From the invariant factor decomposition,
\[V_A \cong \bigoplus_{i=1}^m k[x]/\langle f_i \rangle \cong \bigoplus_{i=1}^m V_{C(f_i)} \cong V_{C(f_1) \oplus \cdots \oplus C(f_m)},\]
so $A$ is similar to the block diagonal matrix of companion matrices.

Definition / Theorem (Characteristic Polynomial).
For $A \in M_n(k)$, the characteristic polynomial is

\[f_A(x) = \det(xI - A).\]

If $f_1, \ldots, f_m$ are the invariant factors of $A$, then:

$f_A(x) = \prod_{i=1}^m f_i(x)$.
Every irreducible factor of $f_A(x)$ divides the minimal polynomial $f_m(x)$.
(Cayley–Hamilton Theorem) $f_A(A) = 0$.

Proof (Sketch).
First show that a companion matrix $C(f)$ has characteristic polynomial $f(x)$.
Then, we check that the characteristic polynomial of $A\oplus B$ is $f_A(x)f_B(x)$.

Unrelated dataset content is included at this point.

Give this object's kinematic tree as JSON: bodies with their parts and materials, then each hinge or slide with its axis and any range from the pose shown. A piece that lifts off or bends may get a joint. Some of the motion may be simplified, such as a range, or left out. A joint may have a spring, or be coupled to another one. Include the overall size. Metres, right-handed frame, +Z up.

Part 2 and 3 are direct consequences of 1

Definition / Theorem (Jordan Form).
Let $A \in M_n(k)$, and suppose the minimal polynomial splits completely over $k$:

\[f_m(x) = (x - \lambda_1)^{n_{m1}} \cdots (x - \lambda_k)^{n_{mk}}, \quad \lambda_i \in k \text{ distinct}.\]

Then the invariant factors have the form

\[f_i(x) = \prod_{j=1}^k (x - \lambda_j)^{n_{ij}}.\]

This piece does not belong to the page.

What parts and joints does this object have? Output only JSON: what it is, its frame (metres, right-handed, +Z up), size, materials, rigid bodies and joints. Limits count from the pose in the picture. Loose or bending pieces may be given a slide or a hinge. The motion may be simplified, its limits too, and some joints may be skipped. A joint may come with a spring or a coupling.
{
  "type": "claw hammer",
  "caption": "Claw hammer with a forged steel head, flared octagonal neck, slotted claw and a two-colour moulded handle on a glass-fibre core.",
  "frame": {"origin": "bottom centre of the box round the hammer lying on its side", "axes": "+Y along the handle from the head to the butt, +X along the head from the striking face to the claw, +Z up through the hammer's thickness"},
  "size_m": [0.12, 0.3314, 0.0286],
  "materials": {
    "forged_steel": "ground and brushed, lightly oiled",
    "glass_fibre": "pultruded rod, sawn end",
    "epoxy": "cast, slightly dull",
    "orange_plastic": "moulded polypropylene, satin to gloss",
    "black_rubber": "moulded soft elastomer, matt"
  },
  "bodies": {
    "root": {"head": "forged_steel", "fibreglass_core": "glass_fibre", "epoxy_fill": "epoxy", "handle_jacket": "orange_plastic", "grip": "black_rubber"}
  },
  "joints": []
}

By the Chinese Remainder Theorem,

\[k[x]/\langle f_i \rangle \;\cong\; \bigoplus_{j=1}^k k[x]/\langle (x - \lambda_j)^{n_{ij}} \rangle.\]

Hence $V_A$ has the primary decomposition:

\[V_A \;\cong\; \bigoplus_{i=1}^m \bigoplus_{j=1}^k k[x]/\langle (x - \lambda_j)^{n_{ij}} \rangle.\]

We define the Jordan block of size $n$ for eigenvalue $\lambda$ as

\[J_n(\lambda) = \begin{bmatrix} \lambda & 0 & \cdots & 0 \\ 1 & \lambda & \cdots & 0 \\ & \ddots & \ddots & 0\\ & & 1 & \lambda \end{bmatrix}.\]

Then:

$V_{J_n(\lambda)} \cong k[x]/\langle (x - \lambda)^n \rangle$.
$V_A \cong \bigoplus_{i=1}^m \bigoplus_{j=1}^k V_{J_{n_{ij}}(\lambda_j)}$.
$A \sim \bigoplus_{i=1}^m \bigoplus_{j=1}^k J_{n_{ij}}(\lambda_j)$, called the Jordan canonical form of $A$. This form is unique up to reordering the blocks.

Proof (Sketch).
Consider $k[x]/\langle (x - \lambda)^n \rangle$ with basis ${1, (x-\lambda), (x-\lambda)^2, \ldots, (x-\lambda)^{n-1}}$. Multiplication by $x$ has matrix representation $J_n(\lambda)$, giving the desired module isomorphism.